Even though it was late, with his release papers he got inside the door. They showed him to a bedroom and didn’t seem particularly worried that he asked to use a computer. The residents had one in a public room downstairs. Help himself.

So he did. He was too keyed up to just go to sleep. He’d dozed on the bus anyway. The only thing about this that shocked him was his surprising discomfort at not being surrounded by walls when he’d walked from the bus to this place. Not having his every movement watched or directed.

He’d never imagined the world could feel so big, and he suspected that once tomorrow began and life resumed out there, it was going to overwhelm him with chaos. He wasn’t used to chaos anymore. The order of his days had become deeply embedded over twenty-five years.

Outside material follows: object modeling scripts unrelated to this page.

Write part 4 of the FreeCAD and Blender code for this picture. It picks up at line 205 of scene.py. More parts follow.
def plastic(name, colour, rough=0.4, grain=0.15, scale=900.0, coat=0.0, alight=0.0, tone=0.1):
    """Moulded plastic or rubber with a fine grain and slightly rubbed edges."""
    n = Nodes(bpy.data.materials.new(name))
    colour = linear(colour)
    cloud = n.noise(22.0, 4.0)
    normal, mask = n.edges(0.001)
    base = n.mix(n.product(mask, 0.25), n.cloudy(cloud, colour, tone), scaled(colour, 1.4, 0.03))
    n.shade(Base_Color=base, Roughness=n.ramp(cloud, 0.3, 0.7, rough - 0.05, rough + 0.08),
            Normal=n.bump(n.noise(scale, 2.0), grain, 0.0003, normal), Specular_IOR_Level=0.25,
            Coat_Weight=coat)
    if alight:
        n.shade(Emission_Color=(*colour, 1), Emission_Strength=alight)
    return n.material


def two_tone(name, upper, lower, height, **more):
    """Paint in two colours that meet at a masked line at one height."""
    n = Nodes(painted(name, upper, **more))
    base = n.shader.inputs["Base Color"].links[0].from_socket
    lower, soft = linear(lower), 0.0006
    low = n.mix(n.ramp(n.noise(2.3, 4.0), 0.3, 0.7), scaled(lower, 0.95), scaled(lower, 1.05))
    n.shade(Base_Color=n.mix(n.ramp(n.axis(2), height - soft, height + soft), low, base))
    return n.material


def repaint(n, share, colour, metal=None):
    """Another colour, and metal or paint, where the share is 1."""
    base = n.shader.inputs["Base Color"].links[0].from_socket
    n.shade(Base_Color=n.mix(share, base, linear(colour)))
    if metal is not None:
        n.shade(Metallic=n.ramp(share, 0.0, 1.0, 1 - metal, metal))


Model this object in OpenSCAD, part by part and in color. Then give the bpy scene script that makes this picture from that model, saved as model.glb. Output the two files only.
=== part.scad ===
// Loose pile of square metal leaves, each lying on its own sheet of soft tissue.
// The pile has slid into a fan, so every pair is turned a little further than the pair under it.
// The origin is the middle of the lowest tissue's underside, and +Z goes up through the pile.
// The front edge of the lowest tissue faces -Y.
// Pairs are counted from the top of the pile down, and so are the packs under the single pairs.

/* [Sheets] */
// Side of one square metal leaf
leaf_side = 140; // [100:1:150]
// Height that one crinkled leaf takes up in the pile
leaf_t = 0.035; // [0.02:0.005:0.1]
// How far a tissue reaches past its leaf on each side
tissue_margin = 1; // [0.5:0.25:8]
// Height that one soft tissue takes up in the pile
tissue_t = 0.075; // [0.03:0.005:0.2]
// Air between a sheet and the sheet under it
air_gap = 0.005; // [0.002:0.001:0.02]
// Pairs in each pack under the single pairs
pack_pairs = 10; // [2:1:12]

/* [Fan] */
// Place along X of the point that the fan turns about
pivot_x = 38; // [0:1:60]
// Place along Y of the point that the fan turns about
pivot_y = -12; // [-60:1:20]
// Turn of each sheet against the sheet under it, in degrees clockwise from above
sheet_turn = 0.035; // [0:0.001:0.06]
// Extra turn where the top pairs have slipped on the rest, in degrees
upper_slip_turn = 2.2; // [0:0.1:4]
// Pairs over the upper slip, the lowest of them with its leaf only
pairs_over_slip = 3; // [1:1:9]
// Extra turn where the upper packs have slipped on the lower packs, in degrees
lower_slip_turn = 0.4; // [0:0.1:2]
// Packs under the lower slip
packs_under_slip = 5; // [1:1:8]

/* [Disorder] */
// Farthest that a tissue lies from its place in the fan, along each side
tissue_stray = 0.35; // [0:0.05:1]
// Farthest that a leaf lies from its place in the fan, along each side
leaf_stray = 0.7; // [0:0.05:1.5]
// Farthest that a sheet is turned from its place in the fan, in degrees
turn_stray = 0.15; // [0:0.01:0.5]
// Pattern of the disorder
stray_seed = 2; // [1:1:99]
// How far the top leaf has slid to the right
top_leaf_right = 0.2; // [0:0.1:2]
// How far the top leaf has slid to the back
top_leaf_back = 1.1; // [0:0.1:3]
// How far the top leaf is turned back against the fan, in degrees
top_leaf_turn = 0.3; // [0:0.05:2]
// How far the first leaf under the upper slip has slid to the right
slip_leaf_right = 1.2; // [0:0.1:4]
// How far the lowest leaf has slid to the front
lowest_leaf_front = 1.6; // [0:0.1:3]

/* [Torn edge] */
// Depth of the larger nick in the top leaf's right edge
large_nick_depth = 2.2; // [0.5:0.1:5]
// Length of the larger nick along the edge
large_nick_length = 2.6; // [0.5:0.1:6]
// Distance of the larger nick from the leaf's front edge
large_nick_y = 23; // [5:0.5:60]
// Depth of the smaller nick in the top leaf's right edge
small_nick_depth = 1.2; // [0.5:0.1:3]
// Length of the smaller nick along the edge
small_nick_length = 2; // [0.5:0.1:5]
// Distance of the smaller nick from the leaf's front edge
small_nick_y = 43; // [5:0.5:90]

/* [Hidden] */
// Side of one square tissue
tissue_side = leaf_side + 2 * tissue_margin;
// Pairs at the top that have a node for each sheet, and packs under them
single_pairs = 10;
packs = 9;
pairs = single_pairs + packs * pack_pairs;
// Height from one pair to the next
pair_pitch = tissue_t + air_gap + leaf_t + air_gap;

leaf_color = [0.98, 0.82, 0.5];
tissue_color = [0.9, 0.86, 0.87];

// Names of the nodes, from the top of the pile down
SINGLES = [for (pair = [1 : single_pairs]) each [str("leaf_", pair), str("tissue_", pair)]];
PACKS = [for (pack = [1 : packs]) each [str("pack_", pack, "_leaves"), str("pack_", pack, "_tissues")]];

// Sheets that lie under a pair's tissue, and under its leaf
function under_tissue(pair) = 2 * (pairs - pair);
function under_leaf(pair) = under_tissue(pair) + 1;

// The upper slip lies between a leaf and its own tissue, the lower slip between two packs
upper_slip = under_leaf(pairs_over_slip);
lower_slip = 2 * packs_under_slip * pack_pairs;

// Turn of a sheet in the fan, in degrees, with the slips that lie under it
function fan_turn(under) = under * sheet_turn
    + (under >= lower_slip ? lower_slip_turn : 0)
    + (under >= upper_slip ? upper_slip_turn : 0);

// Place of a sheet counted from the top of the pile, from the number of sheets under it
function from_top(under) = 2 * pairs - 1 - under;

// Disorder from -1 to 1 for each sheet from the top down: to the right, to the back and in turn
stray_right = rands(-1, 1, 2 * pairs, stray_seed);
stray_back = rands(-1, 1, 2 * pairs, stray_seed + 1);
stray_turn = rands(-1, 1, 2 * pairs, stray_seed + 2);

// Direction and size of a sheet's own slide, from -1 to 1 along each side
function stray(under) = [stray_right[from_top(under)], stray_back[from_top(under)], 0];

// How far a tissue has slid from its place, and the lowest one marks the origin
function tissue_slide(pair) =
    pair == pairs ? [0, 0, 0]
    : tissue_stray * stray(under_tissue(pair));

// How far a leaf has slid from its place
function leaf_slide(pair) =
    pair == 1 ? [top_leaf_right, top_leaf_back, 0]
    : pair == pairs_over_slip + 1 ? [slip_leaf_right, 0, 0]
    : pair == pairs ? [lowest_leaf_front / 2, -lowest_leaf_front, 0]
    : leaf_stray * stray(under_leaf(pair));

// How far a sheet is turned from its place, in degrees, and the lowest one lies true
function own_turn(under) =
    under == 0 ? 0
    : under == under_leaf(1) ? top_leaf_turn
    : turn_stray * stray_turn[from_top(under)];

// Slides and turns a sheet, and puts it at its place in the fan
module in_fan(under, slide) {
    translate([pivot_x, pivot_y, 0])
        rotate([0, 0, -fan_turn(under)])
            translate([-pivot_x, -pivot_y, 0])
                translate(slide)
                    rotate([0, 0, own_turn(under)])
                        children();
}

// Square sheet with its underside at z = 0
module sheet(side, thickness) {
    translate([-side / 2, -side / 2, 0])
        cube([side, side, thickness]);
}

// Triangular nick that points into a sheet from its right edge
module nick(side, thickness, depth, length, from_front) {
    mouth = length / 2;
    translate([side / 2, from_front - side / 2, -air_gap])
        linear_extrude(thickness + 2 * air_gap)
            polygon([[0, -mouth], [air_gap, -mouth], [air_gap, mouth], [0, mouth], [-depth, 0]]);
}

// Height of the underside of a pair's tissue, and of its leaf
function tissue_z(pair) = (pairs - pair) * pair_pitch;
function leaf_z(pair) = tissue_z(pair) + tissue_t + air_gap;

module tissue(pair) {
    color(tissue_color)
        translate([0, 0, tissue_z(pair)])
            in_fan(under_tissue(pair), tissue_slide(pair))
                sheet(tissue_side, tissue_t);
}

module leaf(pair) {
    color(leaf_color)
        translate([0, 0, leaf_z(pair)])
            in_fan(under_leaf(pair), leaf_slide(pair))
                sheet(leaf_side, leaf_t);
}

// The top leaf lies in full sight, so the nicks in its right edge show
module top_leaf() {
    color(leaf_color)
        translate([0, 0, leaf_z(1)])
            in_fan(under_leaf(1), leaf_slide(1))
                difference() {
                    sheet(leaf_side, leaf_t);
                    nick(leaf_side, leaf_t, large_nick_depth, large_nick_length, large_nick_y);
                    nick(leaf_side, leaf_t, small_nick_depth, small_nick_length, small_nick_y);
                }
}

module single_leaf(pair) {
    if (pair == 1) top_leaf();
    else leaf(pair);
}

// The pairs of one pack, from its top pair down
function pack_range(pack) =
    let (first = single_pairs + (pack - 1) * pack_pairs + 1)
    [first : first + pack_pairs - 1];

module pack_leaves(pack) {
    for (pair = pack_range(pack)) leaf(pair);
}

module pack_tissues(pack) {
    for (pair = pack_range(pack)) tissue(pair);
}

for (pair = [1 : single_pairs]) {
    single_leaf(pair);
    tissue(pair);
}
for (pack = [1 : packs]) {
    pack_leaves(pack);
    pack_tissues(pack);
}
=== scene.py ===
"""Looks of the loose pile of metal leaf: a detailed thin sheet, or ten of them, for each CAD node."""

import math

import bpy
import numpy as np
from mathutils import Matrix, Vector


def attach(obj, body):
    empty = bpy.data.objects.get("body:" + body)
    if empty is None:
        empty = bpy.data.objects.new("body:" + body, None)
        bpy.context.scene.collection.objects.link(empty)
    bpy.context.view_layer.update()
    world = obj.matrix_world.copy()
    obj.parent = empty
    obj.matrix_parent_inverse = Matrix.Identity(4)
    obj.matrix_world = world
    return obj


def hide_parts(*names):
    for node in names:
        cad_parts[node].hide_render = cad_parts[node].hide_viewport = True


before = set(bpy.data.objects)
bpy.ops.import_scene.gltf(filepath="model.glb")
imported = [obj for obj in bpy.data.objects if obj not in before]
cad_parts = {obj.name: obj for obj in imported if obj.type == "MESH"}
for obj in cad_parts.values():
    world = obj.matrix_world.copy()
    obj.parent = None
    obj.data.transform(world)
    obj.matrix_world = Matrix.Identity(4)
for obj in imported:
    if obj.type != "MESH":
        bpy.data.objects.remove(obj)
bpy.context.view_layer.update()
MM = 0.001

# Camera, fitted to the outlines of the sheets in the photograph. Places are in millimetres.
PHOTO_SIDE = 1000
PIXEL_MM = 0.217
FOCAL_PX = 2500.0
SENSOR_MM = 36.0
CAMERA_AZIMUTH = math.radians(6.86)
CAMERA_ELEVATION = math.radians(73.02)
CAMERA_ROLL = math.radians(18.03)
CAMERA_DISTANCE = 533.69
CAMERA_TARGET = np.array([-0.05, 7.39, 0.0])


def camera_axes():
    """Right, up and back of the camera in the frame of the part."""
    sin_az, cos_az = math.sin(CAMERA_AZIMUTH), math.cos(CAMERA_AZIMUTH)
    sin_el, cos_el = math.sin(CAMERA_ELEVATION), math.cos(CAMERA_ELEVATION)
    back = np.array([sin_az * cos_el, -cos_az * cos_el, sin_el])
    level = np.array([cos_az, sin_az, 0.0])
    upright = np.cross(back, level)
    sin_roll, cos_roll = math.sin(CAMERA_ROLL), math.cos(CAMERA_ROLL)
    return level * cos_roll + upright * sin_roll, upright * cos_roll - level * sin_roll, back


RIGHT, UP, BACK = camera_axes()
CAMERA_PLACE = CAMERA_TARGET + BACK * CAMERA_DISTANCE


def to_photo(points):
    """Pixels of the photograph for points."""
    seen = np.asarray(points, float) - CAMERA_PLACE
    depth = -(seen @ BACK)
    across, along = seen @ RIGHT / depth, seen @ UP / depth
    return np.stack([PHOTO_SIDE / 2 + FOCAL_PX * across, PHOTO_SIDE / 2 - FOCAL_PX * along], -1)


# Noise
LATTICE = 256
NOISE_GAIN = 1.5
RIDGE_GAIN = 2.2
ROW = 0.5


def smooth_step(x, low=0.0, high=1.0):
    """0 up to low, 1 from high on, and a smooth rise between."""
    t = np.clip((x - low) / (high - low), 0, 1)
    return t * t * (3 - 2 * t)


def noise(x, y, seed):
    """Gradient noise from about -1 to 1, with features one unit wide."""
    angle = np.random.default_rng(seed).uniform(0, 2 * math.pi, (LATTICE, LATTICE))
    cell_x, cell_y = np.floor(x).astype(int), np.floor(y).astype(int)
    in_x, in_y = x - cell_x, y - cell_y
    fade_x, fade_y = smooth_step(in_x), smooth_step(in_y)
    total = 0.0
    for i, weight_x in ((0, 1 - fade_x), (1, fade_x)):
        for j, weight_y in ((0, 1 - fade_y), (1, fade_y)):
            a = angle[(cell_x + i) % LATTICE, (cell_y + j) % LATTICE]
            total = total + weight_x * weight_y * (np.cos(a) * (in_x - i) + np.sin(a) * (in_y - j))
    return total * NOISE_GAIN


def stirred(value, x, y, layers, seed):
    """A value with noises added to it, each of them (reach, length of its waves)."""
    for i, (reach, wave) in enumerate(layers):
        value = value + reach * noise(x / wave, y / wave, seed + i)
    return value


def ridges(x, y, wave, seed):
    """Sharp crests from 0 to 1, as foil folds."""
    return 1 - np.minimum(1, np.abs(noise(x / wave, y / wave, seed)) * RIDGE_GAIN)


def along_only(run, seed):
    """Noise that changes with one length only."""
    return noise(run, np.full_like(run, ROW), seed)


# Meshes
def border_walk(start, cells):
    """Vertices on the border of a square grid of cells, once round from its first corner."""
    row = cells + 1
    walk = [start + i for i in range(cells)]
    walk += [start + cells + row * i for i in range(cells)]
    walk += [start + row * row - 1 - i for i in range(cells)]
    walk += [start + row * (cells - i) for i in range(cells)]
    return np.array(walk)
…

But so had sitting at a computer and hunting for information about his sister. She had vanished from the town where she had grown up. She was reputed to be a partner in a graphics business that had no address other than a web URL and email. The godparents who had raised her were dead.

He needed to know more about her than this, but he suspected if he called people around here in their old hometown he’d meet a brick wall. Well, unless he could somehow convince them he was someone else. Not likely. He feared too many local people might remember him. Maybe not young people, but the older ones who had probably devoured all the lurid details in the newspaper and on the evening news.

With that thought in mind, he headed upstairs to his room, where his bed was ready to be made. His own room. It had been a while. Not big, but bigger than a cell, without a cell mate.

For a little while the space bothered him, but then he settled down. Room was a good thing. If he thought back very hard to his early days in the slammer, he remembered how claustrophobic he had felt. No more of that.

Now there was infinite freedom.

He needed to remember how to enjoy it. To use it.